▸ Source material
— Begin —
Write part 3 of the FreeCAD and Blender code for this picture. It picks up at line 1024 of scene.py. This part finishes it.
— End —
— Begin —
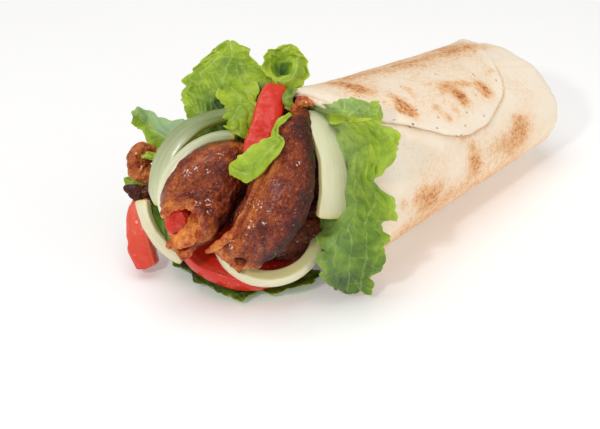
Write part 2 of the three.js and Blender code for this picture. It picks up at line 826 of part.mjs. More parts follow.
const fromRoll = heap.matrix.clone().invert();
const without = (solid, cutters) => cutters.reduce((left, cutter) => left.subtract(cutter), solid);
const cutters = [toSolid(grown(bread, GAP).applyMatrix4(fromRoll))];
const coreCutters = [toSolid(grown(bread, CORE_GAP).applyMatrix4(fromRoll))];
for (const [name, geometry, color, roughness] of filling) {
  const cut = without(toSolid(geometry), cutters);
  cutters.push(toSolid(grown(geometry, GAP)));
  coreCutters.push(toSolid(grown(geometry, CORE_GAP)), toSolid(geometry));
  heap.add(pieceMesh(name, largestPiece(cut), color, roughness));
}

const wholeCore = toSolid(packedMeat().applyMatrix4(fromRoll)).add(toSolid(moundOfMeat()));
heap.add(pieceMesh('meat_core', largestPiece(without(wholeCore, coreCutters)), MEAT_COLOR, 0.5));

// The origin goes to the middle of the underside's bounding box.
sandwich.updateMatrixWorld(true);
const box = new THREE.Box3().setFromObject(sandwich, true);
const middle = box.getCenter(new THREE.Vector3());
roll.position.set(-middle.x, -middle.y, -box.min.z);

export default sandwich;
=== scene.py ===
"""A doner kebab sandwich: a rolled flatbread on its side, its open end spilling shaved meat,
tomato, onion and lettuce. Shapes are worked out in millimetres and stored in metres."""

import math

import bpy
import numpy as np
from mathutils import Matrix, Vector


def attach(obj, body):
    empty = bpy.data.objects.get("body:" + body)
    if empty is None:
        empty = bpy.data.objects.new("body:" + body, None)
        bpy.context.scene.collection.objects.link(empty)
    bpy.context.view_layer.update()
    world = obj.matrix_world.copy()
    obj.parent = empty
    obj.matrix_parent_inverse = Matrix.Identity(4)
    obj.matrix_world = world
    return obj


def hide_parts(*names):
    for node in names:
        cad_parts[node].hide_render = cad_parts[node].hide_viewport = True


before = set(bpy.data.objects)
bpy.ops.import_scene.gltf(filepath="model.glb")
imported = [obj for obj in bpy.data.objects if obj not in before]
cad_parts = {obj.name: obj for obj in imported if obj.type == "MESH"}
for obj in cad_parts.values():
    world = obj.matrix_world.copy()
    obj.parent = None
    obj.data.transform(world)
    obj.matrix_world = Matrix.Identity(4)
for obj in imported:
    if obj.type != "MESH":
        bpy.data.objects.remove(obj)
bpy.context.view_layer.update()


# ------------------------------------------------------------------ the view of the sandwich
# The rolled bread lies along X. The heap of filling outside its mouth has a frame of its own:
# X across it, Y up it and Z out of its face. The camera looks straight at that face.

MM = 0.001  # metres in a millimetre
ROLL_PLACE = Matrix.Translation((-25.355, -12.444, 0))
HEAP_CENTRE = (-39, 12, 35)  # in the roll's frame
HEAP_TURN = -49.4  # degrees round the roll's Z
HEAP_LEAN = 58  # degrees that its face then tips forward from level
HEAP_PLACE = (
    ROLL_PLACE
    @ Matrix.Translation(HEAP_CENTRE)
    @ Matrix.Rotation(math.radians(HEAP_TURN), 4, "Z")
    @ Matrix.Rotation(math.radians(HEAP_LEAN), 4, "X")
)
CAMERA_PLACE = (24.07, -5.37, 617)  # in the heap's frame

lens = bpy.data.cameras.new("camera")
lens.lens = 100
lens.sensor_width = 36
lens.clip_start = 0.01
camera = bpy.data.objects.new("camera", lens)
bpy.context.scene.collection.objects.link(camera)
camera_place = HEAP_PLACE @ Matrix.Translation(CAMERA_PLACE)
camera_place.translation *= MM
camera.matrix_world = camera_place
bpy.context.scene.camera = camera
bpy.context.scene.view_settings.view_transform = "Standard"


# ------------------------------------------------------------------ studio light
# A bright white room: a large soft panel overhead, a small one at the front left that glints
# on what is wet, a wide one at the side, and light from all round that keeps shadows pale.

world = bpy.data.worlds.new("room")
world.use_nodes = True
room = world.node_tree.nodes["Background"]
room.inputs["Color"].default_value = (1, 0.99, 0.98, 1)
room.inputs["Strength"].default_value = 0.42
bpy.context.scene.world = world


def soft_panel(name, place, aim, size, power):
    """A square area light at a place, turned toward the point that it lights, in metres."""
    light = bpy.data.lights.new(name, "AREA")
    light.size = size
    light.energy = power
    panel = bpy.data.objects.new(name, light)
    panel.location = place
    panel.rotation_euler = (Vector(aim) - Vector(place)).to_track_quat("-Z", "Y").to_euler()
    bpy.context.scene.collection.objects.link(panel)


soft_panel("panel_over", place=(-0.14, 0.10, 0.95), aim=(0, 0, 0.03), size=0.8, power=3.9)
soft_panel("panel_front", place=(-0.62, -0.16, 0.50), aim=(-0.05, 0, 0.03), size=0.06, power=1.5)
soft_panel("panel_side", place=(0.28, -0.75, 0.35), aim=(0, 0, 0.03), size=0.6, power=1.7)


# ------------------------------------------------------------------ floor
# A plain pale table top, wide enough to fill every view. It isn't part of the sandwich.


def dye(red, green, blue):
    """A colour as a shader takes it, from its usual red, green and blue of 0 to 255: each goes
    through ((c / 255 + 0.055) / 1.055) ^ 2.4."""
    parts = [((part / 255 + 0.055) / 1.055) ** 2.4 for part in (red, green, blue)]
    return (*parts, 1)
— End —
— Begin —
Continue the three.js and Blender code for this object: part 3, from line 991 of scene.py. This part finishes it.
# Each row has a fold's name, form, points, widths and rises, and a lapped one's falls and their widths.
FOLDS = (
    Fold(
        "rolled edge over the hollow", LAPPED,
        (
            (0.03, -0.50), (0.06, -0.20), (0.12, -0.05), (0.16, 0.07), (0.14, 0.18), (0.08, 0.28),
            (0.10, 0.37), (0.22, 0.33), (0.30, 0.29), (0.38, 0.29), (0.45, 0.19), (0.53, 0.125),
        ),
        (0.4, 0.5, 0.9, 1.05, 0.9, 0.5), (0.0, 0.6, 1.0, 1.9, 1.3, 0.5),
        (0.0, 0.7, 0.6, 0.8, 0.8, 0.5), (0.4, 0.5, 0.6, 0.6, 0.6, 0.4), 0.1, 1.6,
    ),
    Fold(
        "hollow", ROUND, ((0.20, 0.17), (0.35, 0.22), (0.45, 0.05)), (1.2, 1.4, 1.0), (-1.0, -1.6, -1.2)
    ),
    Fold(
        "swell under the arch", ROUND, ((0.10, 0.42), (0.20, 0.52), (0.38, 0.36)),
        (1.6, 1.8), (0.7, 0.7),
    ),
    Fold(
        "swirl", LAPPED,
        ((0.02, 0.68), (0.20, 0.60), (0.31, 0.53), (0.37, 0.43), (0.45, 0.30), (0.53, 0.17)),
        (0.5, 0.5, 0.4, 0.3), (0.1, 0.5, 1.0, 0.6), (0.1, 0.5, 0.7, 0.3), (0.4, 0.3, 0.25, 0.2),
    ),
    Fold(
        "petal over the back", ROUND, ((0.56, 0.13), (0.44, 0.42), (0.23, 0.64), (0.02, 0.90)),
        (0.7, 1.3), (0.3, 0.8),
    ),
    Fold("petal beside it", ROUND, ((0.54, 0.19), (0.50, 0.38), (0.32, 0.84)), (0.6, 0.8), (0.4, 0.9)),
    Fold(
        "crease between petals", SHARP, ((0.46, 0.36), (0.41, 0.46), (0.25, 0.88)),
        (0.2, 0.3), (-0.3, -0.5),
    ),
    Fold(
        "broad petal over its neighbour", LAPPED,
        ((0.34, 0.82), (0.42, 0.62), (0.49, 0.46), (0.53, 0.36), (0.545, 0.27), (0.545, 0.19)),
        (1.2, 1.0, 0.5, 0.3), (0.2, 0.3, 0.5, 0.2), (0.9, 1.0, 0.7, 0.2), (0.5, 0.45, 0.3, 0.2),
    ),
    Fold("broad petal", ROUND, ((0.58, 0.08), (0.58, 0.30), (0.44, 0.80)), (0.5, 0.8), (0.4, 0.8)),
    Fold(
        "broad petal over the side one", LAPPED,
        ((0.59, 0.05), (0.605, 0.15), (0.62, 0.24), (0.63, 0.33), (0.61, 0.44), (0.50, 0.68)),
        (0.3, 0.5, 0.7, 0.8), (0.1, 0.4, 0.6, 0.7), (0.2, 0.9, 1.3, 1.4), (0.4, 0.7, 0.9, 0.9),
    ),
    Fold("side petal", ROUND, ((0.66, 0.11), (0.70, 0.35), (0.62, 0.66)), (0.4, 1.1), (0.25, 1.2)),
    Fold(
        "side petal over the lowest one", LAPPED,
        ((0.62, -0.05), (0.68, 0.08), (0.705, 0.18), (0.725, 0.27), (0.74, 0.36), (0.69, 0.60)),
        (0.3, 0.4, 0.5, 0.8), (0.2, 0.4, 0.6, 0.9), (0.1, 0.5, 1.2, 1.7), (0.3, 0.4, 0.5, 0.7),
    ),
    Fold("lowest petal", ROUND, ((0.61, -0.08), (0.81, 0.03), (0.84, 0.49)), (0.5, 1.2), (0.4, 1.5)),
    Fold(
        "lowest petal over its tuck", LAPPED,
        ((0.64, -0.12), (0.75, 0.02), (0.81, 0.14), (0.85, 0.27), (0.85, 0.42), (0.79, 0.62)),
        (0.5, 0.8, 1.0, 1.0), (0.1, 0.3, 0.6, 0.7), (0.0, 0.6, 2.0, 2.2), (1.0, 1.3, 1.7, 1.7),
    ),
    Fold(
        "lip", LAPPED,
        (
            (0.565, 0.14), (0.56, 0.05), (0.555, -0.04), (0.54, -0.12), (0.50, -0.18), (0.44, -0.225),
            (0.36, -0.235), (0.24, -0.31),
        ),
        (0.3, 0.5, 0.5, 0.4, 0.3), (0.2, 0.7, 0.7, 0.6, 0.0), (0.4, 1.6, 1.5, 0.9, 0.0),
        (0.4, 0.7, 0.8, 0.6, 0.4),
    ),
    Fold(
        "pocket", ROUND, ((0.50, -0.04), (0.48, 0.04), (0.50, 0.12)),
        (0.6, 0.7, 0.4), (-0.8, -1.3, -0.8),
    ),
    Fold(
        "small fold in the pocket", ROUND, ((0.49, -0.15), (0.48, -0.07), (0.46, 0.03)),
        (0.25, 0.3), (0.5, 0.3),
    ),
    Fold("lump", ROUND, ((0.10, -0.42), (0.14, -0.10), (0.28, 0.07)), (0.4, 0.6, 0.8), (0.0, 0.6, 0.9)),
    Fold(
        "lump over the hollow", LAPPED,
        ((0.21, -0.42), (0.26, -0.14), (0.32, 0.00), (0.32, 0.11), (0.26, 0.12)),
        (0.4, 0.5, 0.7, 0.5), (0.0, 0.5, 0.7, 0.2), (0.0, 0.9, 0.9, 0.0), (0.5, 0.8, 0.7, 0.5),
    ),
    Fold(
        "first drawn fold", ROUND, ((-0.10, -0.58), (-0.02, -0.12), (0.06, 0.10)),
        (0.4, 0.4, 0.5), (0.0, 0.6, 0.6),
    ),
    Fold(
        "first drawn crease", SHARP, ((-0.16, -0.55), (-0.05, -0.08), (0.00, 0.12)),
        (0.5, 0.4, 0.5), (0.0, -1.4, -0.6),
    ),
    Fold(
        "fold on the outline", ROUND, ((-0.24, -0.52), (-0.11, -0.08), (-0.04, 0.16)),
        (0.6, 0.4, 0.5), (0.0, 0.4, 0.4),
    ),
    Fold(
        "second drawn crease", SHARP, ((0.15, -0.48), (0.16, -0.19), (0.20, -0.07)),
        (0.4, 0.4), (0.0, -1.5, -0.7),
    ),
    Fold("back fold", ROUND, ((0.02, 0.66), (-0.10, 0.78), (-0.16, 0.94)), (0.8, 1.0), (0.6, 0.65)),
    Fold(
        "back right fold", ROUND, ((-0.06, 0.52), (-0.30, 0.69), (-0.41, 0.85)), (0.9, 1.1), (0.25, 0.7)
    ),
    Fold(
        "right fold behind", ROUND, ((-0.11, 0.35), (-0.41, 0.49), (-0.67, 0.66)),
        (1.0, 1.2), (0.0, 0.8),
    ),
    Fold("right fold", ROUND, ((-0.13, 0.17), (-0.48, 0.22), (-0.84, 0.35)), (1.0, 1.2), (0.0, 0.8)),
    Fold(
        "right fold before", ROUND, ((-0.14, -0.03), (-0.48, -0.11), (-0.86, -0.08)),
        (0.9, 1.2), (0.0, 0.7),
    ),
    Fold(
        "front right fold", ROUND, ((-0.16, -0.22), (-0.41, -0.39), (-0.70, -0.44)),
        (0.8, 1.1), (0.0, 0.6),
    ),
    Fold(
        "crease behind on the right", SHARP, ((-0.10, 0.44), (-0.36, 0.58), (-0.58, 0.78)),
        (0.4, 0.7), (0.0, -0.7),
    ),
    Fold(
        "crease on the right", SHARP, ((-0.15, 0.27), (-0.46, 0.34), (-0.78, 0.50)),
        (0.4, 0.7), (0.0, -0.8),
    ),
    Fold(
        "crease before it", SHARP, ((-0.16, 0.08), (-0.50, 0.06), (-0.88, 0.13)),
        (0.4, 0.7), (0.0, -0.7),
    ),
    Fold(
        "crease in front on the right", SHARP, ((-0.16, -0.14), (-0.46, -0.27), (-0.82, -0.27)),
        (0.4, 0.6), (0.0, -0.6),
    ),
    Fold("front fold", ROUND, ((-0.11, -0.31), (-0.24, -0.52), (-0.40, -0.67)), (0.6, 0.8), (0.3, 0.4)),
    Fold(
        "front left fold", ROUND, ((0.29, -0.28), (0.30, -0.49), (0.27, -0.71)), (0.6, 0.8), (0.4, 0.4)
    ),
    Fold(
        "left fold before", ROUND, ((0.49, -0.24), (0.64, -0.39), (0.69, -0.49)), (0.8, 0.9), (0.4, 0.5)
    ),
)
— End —
▸ Task statement
Among the lines above, find the one with "underside's bounding box." and the one with "imported = [obj". Quote both and everything between them, exactly.

▸ Exercise output
// The origin goes to the middle of the underside's bounding box.
sandwich.updateMatrixWorld(true);
const box = new THREE.Box3().setFromObject(sandwich, true);
const middle = box.getCenter(new THREE.Vector3());
roll.position.set(-middle.x, -middle.y, -box.min.z);

export default sandwich;
=== scene.py ===
"""A doner kebab sandwich: a rolled flatbread on its side, its open end spilling shaved meat,
tomato, onion and lettuce. Shapes are worked out in millimetres and stored in metres."""

import math

import bpy
import numpy as np
from mathutils import Matrix, Vector


def attach(obj, body):
    empty = bpy.data.objects.get("body:" + body)
    if empty is None:
        empty = bpy.data.objects.new("body:" + body, None)
        bpy.context.scene.collection.objects.link(empty)
    bpy.context.view_layer.update()
    world = obj.matrix_world.copy()
    obj.parent = empty
    obj.matrix_parent_inverse = Matrix.Identity(4)
    obj.matrix_world = world
    return obj


def hide_parts(*names):
    for node in names:
        cad_parts[node].hide_render = cad_parts[node].hide_viewport = True


before = set(bpy.data.objects)
bpy.ops.import_scene.gltf(filepath="model.glb")
imported = [obj for obj in bpy.data.objects if obj not in before]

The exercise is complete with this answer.